When London detective George Ridley accompanies his father to a celebration of D-Day, he is expecting little more than a weekend indulging a few ageing veterans reminiscing over endless rounds of beer. Their first evening in the local pub is tragically disrupted when the senior Ridley steps out for a smoke and is violently assaulted. The younger Ridley is outraged and determined to find his father’s assailants. When the local cops don’t seem up to the job, he calls in a favour from his colleague Inspector Colin McDermott. The father succumbs to his injuries, and McDermott steps up the murder investigation while tip-toeing around the sensitivities of the local constabulary.
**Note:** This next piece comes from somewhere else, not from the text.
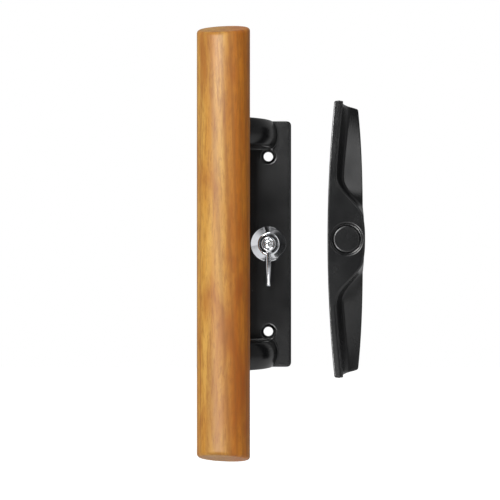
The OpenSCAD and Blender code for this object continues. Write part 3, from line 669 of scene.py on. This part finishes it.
def patch(towards, start, end, low, high):
    """Brightness that rises smoothly from low to high as a direction turns towards the given one: start and end are
    the cosines of the angle between them."""
    facing = tree.nodes.new("ShaderNodeVectorMath")
    facing.operation = "DOT_PRODUCT"
    facing.inputs[1].default_value = Vector(towards).normalized()
    tree.links.new(direction.outputs["Generated"], facing.inputs[0])
    made = tree.nodes.new("ShaderNodeMapRange")
    made.interpolation_type = "SMOOTHSTEP"
    for key, number in (("From Min", start), ("From Max", end), ("To Min", low), ("To Max", high)):
        made.inputs[key].default_value = number
    tree.links.new(facing.outputs["Value"], made.inputs["Value"])
    return made.outputs["Result"]


def added(*values):
    total = values[0]
    for value in values[1:]:
        made = tree.nodes.new("ShaderNodeMath")
        tree.links.new(total, made.inputs[0])
        tree.links.new(value, made.inputs[1])
        total = made.outputs[0]
    return total


def choose(switch, off, on):
    made = tree.nodes.new("ShaderNodeMix")
    tree.links.new(switch, made.inputs[0])
    for key, value in ((2, off), (3, on)):
        if isinstance(value, bpy.types.NodeSocket):
            tree.links.new(value, made.inputs[key])
        else:
            made.inputs[key].default_value = value
    return made.outputs[0]


diffuse = patch((-0.72, -0.62, 0.31), -0.55, 0.65, 0.15, 0.50)
glossy = added(patch((-0.93, -0.25, 0.05), 0.45, 0.95, 0.06, 0.85), patch((0, 0.1, 1), 0.3, 0.9, 0.0, 0.25),
               patch((0, 1, 0), 0.0, 0.7, 0.0, 0.30), patch((0.95, 0.0, -0.1), 0.6, 0.97, 0.0, 0.22))
strength = choose(ray.outputs["Is Glossy Ray"], diffuse, glossy)
strength = choose(ray.outputs["Is Transmission Ray"], strength, 1.0)
strength = choose(ray.outputs["Is Camera Ray"], strength, 1.0)
tree.links.new(strength, sky.inputs["Strength"])
tree.links.new(sky.outputs[0], out.inputs["Surface"])

lens = bpy.data.cameras.new("photo_camera")
lens.sensor_width = 36
lens.lens = 88.4
lens.clip_start = 0.01
camera = bpy.data.objects.new("photo_camera", lens)
camera.location = (-0.0105, -0.7045, -0.0034)
camera.rotation_euler = (np.pi / 2, 0, 0)
bpy.context.scene.collection.objects.link(camera)
bpy.context.scene.camera = camera
bpy.context.scene.view_settings.view_transform = "Standard"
The hypothesis of a simple robbery gone wrong begins to morph into something much more sinister. Just before his death, the elderly Ridley had told his army mates how he had seen an Italian painting in the home of the retired regiment’s commander, Brigadier Baker-Simms, noting how familiar it looked. Moreover, Baker-Simms, who was hosting the regimental reunion on his family estate, seemed quite upset when he surprised the older Ridley admiring the painting. McDermott, a former art theft investigator, digs into the regiment’s activities during the war in Italy and Baker-Simms’ extensive art collection. The plot twists and turns, keeping the readers on their toes with a waltz of expanding scenarios for the murder and other crimes.


While the chapters set in rural Yorkshire have their charm, the transcription of the local dialect can be a bit off-putting for those of us who are not unrepented anglophiles like the author. I found the passages in Italy where McDermott seeks to uncover the truth in a small Calabrian village were much more to my liking. Here, Napier demonstrates a softness to his writing, nothing brusque, just a slow unravelling of facts from the past. Perhaps, it is my particular penchant for war stories of the lesser-told Italian campaign and my appreciation for the beauty of Southern Italy that make me more appreciative of this part of the novel. That said, there was one chapter in a Travellers’ camp (Romani/Gypsy) in Yorkshire, which was a noteworthy commentary on race relations in contemporary Britain. Insights like this are rare in crime fiction, and Napier would do well to develop more of them in his future writing.

Overall, Ridley’s War is a solid crime novel with superb character development, and a strong contribution to the Colin McDermott crime series, started by Napier’s debut novel, Legacy.


Ridley’s War is published by Friesen Press.